DATA BLOCK ::
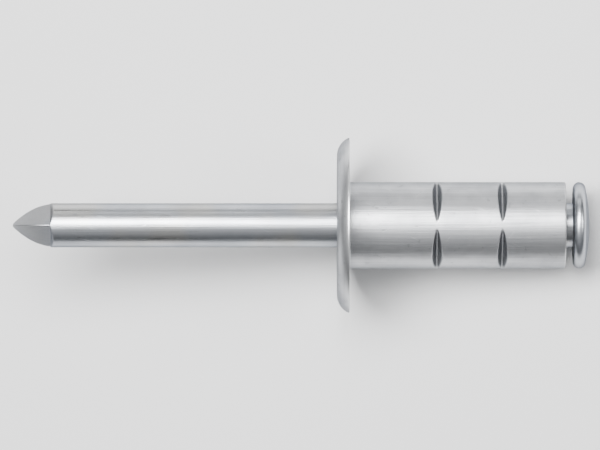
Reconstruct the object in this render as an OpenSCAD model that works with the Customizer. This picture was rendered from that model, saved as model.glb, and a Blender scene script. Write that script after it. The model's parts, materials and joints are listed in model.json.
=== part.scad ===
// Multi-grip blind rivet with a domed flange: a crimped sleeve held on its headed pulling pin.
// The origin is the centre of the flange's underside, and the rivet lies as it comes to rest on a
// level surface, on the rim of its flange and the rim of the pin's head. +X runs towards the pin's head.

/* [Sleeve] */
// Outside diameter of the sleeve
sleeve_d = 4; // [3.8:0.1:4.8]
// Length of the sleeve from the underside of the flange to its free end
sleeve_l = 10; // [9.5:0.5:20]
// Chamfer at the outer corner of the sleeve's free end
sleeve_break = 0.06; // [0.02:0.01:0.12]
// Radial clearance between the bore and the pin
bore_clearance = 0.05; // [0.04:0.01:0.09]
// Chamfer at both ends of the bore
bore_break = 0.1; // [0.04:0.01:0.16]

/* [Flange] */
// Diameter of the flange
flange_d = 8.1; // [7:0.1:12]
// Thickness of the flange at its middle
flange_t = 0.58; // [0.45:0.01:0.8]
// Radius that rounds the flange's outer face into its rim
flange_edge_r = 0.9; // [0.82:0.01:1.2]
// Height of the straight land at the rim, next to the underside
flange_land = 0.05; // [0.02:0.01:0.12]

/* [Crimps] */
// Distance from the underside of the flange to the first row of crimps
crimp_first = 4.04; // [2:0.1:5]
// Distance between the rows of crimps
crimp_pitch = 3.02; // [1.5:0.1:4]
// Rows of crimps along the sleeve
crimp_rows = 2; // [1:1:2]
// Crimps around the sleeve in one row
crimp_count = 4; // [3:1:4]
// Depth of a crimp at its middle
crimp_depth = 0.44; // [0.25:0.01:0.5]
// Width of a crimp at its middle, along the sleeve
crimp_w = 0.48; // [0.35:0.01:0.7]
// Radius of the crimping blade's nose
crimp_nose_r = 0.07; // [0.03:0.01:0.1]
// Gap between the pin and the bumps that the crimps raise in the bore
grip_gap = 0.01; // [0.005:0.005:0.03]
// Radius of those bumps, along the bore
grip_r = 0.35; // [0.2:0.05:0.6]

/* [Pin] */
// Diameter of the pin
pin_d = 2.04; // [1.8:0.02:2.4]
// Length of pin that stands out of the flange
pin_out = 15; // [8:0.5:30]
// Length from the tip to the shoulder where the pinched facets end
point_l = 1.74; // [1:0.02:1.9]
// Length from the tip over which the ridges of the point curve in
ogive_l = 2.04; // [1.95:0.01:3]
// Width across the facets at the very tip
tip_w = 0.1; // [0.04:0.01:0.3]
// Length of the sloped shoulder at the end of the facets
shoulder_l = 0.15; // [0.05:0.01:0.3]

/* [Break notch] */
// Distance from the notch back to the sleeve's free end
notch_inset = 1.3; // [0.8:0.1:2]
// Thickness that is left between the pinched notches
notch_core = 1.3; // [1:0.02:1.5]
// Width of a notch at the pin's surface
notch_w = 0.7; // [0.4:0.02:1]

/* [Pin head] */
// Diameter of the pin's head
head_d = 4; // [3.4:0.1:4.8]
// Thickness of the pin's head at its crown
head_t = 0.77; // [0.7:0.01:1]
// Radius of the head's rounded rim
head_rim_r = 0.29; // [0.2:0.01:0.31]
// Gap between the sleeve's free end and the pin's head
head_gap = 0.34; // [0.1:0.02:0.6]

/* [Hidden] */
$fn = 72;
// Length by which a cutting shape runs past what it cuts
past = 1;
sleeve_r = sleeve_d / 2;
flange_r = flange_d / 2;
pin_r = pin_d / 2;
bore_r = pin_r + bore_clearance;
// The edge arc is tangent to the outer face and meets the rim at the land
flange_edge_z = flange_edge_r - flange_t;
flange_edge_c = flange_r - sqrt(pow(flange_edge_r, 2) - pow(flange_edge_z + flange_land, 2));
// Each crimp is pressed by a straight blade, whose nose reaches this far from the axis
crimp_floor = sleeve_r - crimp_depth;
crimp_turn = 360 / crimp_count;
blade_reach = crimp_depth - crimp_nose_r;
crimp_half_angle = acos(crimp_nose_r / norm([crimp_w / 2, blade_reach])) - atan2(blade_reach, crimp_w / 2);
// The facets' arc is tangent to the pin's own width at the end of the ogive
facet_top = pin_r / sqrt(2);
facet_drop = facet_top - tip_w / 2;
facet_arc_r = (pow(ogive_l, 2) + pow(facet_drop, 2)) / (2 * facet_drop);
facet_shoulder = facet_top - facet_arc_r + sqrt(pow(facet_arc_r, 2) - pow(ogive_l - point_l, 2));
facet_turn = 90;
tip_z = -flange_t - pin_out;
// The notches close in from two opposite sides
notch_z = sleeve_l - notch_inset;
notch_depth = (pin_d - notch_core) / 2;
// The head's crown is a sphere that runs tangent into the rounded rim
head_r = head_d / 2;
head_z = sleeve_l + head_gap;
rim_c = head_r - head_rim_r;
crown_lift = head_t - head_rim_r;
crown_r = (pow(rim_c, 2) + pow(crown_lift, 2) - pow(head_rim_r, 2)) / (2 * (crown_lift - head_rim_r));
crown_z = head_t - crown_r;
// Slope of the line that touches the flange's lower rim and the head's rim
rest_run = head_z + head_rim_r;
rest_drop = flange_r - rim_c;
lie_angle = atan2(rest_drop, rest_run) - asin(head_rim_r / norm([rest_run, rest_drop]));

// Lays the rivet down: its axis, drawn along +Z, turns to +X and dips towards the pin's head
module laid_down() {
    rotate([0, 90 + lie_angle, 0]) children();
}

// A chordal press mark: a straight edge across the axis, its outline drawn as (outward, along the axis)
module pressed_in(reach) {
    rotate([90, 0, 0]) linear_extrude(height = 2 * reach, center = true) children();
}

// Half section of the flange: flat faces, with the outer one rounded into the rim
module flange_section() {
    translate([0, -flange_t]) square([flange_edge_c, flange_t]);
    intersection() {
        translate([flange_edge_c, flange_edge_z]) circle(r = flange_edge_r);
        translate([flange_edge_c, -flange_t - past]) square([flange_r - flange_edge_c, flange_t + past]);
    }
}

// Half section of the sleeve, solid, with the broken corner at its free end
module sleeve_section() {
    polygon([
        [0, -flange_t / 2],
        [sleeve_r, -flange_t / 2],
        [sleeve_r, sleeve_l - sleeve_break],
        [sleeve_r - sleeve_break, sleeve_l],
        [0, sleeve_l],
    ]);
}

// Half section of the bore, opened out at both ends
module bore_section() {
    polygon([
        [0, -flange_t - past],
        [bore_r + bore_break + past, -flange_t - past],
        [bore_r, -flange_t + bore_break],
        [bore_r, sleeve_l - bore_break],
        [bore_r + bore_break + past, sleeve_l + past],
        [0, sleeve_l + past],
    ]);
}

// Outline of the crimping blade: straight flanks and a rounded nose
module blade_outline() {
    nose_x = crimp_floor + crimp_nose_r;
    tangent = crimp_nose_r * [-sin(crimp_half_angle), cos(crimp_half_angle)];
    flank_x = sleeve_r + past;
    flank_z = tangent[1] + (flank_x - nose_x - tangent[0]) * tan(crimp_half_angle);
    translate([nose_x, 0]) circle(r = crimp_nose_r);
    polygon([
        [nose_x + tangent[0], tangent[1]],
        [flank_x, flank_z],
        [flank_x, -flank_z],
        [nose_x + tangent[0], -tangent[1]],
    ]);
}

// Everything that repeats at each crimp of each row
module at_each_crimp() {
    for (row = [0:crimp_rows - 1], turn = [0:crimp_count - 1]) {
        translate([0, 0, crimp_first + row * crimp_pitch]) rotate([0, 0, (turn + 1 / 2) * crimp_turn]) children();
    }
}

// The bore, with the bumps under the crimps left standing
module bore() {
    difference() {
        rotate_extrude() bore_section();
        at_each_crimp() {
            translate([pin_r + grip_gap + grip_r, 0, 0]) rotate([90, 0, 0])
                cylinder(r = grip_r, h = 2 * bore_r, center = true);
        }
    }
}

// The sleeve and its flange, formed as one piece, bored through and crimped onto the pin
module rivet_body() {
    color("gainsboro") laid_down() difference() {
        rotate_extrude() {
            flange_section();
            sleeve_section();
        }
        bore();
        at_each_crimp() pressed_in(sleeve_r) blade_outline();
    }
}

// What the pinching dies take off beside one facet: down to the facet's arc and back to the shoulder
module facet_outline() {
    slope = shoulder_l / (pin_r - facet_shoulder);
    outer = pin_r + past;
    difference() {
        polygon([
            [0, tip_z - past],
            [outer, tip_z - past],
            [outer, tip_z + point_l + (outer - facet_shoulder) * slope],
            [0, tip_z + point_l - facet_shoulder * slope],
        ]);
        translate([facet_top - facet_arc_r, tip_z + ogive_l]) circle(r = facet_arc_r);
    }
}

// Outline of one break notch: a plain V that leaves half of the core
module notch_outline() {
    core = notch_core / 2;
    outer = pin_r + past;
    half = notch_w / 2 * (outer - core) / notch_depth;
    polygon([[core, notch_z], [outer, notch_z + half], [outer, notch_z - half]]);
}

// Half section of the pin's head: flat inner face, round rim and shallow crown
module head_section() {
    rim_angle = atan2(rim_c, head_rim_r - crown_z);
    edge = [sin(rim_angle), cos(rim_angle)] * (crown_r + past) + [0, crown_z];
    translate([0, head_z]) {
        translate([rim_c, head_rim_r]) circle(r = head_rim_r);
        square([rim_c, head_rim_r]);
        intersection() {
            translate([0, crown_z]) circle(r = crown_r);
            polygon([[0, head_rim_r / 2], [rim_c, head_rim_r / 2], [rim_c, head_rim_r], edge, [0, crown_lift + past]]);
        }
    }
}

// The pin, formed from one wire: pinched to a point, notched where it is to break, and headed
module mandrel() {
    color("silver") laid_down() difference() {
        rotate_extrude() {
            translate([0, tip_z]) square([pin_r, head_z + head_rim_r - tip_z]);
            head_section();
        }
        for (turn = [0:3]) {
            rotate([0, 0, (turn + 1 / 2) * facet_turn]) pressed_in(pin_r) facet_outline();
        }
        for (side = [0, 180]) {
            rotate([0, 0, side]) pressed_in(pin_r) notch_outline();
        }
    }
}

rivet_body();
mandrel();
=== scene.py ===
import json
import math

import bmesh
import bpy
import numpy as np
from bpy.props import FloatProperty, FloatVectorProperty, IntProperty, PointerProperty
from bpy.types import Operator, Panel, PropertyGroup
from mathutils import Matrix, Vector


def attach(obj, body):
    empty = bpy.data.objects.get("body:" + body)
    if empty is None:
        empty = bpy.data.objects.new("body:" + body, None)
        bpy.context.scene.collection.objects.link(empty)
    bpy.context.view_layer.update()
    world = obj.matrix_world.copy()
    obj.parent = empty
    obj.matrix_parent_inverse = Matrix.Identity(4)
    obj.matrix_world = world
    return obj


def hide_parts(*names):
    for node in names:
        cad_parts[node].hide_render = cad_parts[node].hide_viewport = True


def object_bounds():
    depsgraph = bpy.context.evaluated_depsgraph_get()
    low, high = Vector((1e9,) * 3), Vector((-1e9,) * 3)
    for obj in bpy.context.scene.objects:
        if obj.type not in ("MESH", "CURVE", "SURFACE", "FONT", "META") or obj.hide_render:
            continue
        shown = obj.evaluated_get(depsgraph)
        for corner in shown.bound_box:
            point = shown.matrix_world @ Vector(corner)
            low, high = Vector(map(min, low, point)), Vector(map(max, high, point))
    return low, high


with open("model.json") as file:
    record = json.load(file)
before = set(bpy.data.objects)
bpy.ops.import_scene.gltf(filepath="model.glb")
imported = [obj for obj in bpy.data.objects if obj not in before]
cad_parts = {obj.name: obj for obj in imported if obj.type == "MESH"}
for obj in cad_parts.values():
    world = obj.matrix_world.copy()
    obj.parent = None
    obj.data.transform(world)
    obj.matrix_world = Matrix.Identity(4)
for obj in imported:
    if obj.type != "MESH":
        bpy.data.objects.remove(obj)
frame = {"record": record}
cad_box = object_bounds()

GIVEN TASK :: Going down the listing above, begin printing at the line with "break, and headed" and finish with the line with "low, high = Vector((1e9,)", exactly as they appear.

WRITTEN REPLY ::
// The pin, formed from one wire: pinched to a point, notched where it is to break, and headed
module mandrel() {
    color("silver") laid_down() difference() {
        rotate_extrude() {
            translate([0, tip_z]) square([pin_r, head_z + head_rim_r - tip_z]);
            head_section();
        }
        for (turn = [0:3]) {
            rotate([0, 0, (turn + 1 / 2) * facet_turn]) pressed_in(pin_r) facet_outline();
        }
        for (side = [0, 180]) {
            rotate([0, 0, side]) pressed_in(pin_r) notch_outline();
        }
    }
}

rivet_body();
mandrel();
=== scene.py ===
import json
import math

import bmesh
import bpy
import numpy as np
from bpy.props import FloatProperty, FloatVectorProperty, IntProperty, PointerProperty
from bpy.types import Operator, Panel, PropertyGroup
from mathutils import Matrix, Vector


def attach(obj, body):
    empty = bpy.data.objects.get("body:" + body)
    if empty is None:
        empty = bpy.data.objects.new("body:" + body, None)
        bpy.context.scene.collection.objects.link(empty)
    bpy.context.view_layer.update()
    world = obj.matrix_world.copy()
    obj.parent = empty
    obj.matrix_parent_inverse = Matrix.Identity(4)
    obj.matrix_world = world
    return obj


def hide_parts(*names):
    for node in names:
        cad_parts[node].hide_render = cad_parts[node].hide_viewport = True


def object_bounds():
    depsgraph = bpy.context.evaluated_depsgraph_get()
    low, high = Vector((1e9,) * 3), Vector((-1e9,) * 3)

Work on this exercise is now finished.